[TASK STATEMENT] Everything from the first line of the records to the line containing "return ((RIM_RING, rim), (HOLLOW_RING, neck", inclusive, is to be extracted exactly, and nothing more.

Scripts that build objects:
----
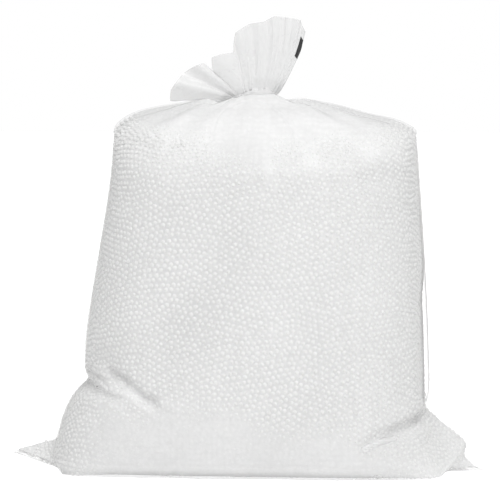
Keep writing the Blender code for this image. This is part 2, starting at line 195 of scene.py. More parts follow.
RIGHT_REACH = (
    (WELD_RING, EAR_SPAN / 2), (1, BULGE_RIGHT + 0.008), (2, BULGE_RIGHT - 0.002), (FLOOR_RING, BULGE_RIGHT),
    (4, BULGE_RIGHT - 0.005), (6, BODY_RIGHT - CREASE_RIGHT_IN + 0.013),
    (7, BODY_RIGHT - CREASE_RIGHT_IN), (9, BODY_RIGHT), (11, BODY_RIGHT - 0.001),
    (SHOULDER_RING - 1, SHOULDER_RIGHT), (SHOULDER_RING, SHOULDER_RIGHT - 0.001),
    (21, SHOULDER_RIGHT - 0.021), (22, SHOULDER_RIGHT - 0.054),
)
RIGHT_HEIGHT = (
    (WELD_RING, RIGHT_EAR_LIFT), (1, RIGHT_EAR_LIFT + 0.007), (FLOOR_RING, BULGE_HEIGHT - 0.003),
    (4, BULGE_HEIGHT + 0.004), (7, CREASE_RIGHT_HEIGHT), (9, CREASE_RIGHT_HEIGHT + 0.024),
    (SHOULDER_RING - 1, SHOULDER_HEIGHT), (SHOULDER_RING, SHOULDER_CORNER - 0.003),
    (21, SHOULDER_CORNER + 0.009), (22, RIM_HEIGHT - 0.014), (23, RIM_HEIGHT - 0.005),
    (RIM_RING, RIM_HEIGHT),
)


# %% The four lines of the loft
def neck_heights():
    """Stations for the height of every line from the hollow's floor to the top of the neck."""
    base = NECK_HEIGHT - NECK_LENGTH / 2
    return ((HOLLOW_RING, base - HOLLOW_DIP), (NECK_BASE_RING, base), (NECK_RING, base + NECK_LENGTH))


def neck_reaches(rim, neck):
    """Stations for how far out the rim, the hollow's floor and the neck lie."""
    return ((RIM_RING, rim), (HOLLOW_RING, neck + HOLLOW_LIP), (NECK_BASE_RING, neck), (NECK_RING, neck))


def crease_line(side, ring):
    """The side crease as (x, y, z) at each ring; side is -1 for the left and +1 for the right."""
    reach, height = (LEFT_REACH, LEFT_HEIGHT) if side < 0 else (RIGHT_REACH, RIGHT_HEIGHT)
    reach += neck_reaches(RIM_WIDTH / 2 + side * NECK_X, NECK_WIDTH / 2 + side * NECK_X)
    height += neck_heights()
    sideways = ((WELD_RING, WELD_Y), (FLOOR_RING, 0.4 * WELD_Y), (BODY_RING, 0.0), (NECK_RING, 0.0))
    return np.stack([side * through(reach, ring), through(sideways, ring), through(height, ring)], axis=-1)


def panel_line(face, ring):
    """The panel's middle as (y, z) at each ring; face is -1 for the front and +1 for the back."""
    foot, body, shoulder = FOOT_DEPTH / 2, BODY_DEPTH / 2, SHOULDER_DEPTH / 2
    rise = RIM_FRONT_RISE if face < 0 else 0.0
    reach = (
        (WELD_RING, face * WELD_Y), *((r, spread * foot) for r, spread in FLOOR_SPREAD[1:]),
        (4, foot + BULGE_FRONT_OUT), (5, body - 0.006), (7, body), (BODY_RING, body),
        (15, body - 0.002), (18, shoulder), (19, shoulder - 0.009), (21, shoulder - 0.044),
        *neck_reaches(RIM_DEPTH / 2, NECK_DEPTH / 2),
    )
    height = (
        (WELD_RING, 0.0), (FLOOR_RING, 0.0), (4, 0.006), (5, 0.018), (6, BULGE_HEIGHT + 0.002),
        (BODY_RING, 0.108), (18, SHOULDER_FRONT - 0.012), (19, SHOULDER_FRONT + 0.004),
        (SHOULDER_RING, SHOULDER_FRONT + 0.018), (22, RIM_HEIGHT - 0.020),
        (RIM_RING, RIM_HEIGHT + rise),
        *neck_heights(),
    )
    return np.stack([face * through(reach, ring), through(height, ring)], axis=-1)


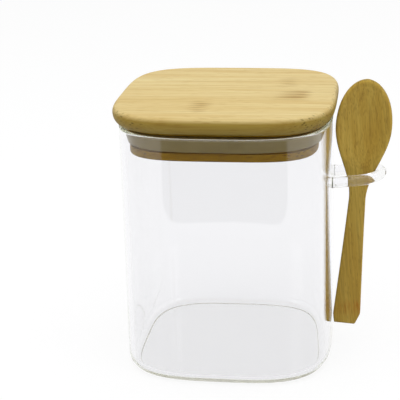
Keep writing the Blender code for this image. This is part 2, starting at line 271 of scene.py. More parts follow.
----
[SOLUTION FOR THIS PROBLEM]
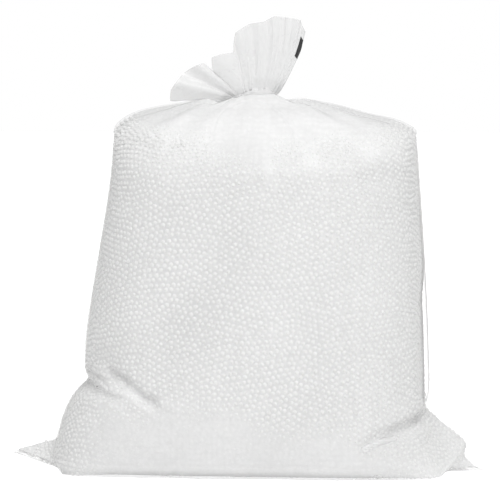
Keep writing the Blender code for this image. This is part 2, starting at line 195 of scene.py. More parts follow.
RIGHT_REACH = (
    (WELD_RING, EAR_SPAN / 2), (1, BULGE_RIGHT + 0.008), (2, BULGE_RIGHT - 0.002), (FLOOR_RING, BULGE_RIGHT),
    (4, BULGE_RIGHT - 0.005), (6, BODY_RIGHT - CREASE_RIGHT_IN + 0.013),
    (7, BODY_RIGHT - CREASE_RIGHT_IN), (9, BODY_RIGHT), (11, BODY_RIGHT - 0.001),
    (SHOULDER_RING - 1, SHOULDER_RIGHT), (SHOULDER_RING, SHOULDER_RIGHT - 0.001),
    (21, SHOULDER_RIGHT - 0.021), (22, SHOULDER_RIGHT - 0.054),
)
RIGHT_HEIGHT = (
    (WELD_RING, RIGHT_EAR_LIFT), (1, RIGHT_EAR_LIFT + 0.007), (FLOOR_RING, BULGE_HEIGHT - 0.003),
    (4, BULGE_HEIGHT + 0.004), (7, CREASE_RIGHT_HEIGHT), (9, CREASE_RIGHT_HEIGHT + 0.024),
    (SHOULDER_RING - 1, SHOULDER_HEIGHT), (SHOULDER_RING, SHOULDER_CORNER - 0.003),
    (21, SHOULDER_CORNER + 0.009), (22, RIM_HEIGHT - 0.014), (23, RIM_HEIGHT - 0.005),
    (RIM_RING, RIM_HEIGHT),
)


# %% The four lines of the loft
def neck_heights():
    """Stations for the height of every line from the hollow's floor to the top of the neck."""
    base = NECK_HEIGHT - NECK_LENGTH / 2
    return ((HOLLOW_RING, base - HOLLOW_DIP), (NECK_BASE_RING, base), (NECK_RING, base + NECK_LENGTH))


def neck_reaches(rim, neck):
    """Stations for how far out the rim, the hollow's floor and the neck lie."""
    return ((RIM_RING, rim), (HOLLOW_RING, neck + HOLLOW_LIP), (NECK_BASE_RING, neck), (NECK_RING, neck))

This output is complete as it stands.